OOC: Very well then, a MW longsword and some good armor should work fine.


----------



## Keia (Aug 2, 2006)

OOC: Ack . . . you editted on me  . . . a breastplate should be fine, or whatever she previously wore or was most skilled in or had the best benefit from her class.


----------



## Rystil Arden (Aug 2, 2006)

(OOC: Breastplate fits her Dex best, but it slows her down in movement speed.  Chain Shirt would be one less AC total but no slowing)


----------



## Keia (Aug 2, 2006)

OOC: Chain shirt it is then, MW if it's available . . . or if we magically recover her stuff then we'd have an interesting backstory here on how she got her goods back  

_Nite for certain!!_

Bad Keia!!


----------



## Rystil Arden (Aug 2, 2006)

(OOC: Night Keia!

~RA, hopefully not drunk tomorrow--crazy AI coworkers and their liquor!)


----------



## Keia (Aug 2, 2006)

OOC: _crazy AI coworkers and their liquor_ sounds like a good story there !! 

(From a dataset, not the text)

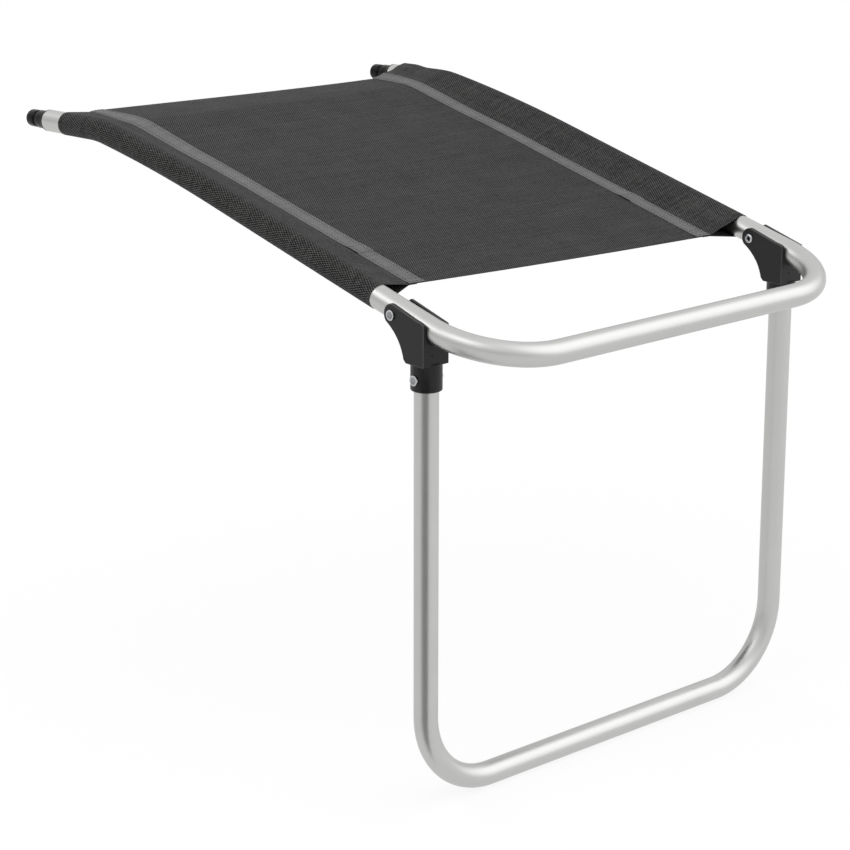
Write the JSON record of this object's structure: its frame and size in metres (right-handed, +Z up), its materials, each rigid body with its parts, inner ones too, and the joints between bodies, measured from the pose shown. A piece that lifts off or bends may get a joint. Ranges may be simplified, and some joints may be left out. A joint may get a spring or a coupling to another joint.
{
  "type": "clip-on leg rest",
  "caption": "Clip-on leg rest for a folding garden chair: bent tube frame, stretched mesh seat and a U-shaped leg that folds up under it.",
  "frame": {"origin": "midway between the tips of the two end plugs, on the line that joins them, where the chair takes hold", "axes": "+X from the left rail to the right rail as seen from the crossbar, +Y from the crossbar towards the chair, +Z up with the leg standing on the floor"},
  "size_m": [0.4906, 0.7093, 0.5616],
  "materials": {
    "frame_aluminium": "satin anodised",
    "bracket_plastic": "fine moulded texture",
    "plug_plastic": "smooth moulded",
    "rivet_steel": "zinc plated",
    "seat_mesh": "coated open mesh",
    "sleeve_mesh": "coated basket weave",
    "seam_band": "woven tape"
  },
  "bodies": {
    "top_frame": {"top_frame_tube": "frame_aluminium", "seat_panel": "seat_mesh", "left_sleeve": "sleeve_mesh", "right_sleeve": "sleeve_mesh", "left_seam_band": "seam_band", "right_seam_band": "seam_band", "left_end_plug": "plug_plastic", "right_end_plug": "plug_plastic", "left_pivot_rivet": "rivet_steel", "right_pivot_rivet": "rivet_steel"},
    "leg_frame": {"leg_frame_tube": "frame_aluminium", "left_bracket": "bracket_plastic", "right_bracket": "bracket_plastic", "left_socket_rivet": "rivet_steel", "right_socket_rivet": "rivet_steel"}
  },
  "joints": [
    {"name": "leg_fold", "type": "hinge", "parent": "top_frame", "child": "leg_frame", "pos_m": [0, -0.58535, -0.09085], "axis": [1, 0, 0], "range_deg": [0, 100]}
  ]
}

OOC2: So to summarize so that we can press forward . . . MW longsword and Chain Shirt MW or otherwise, perhaps magic if he can get it and afford it.  Unless she has her gear back


----------



## Rystil Arden (Aug 2, 2006)

(OOC2: Okey dokey.  He can afford magic, barely, but Lyveria won't hear of him spending that much, so just MW is good)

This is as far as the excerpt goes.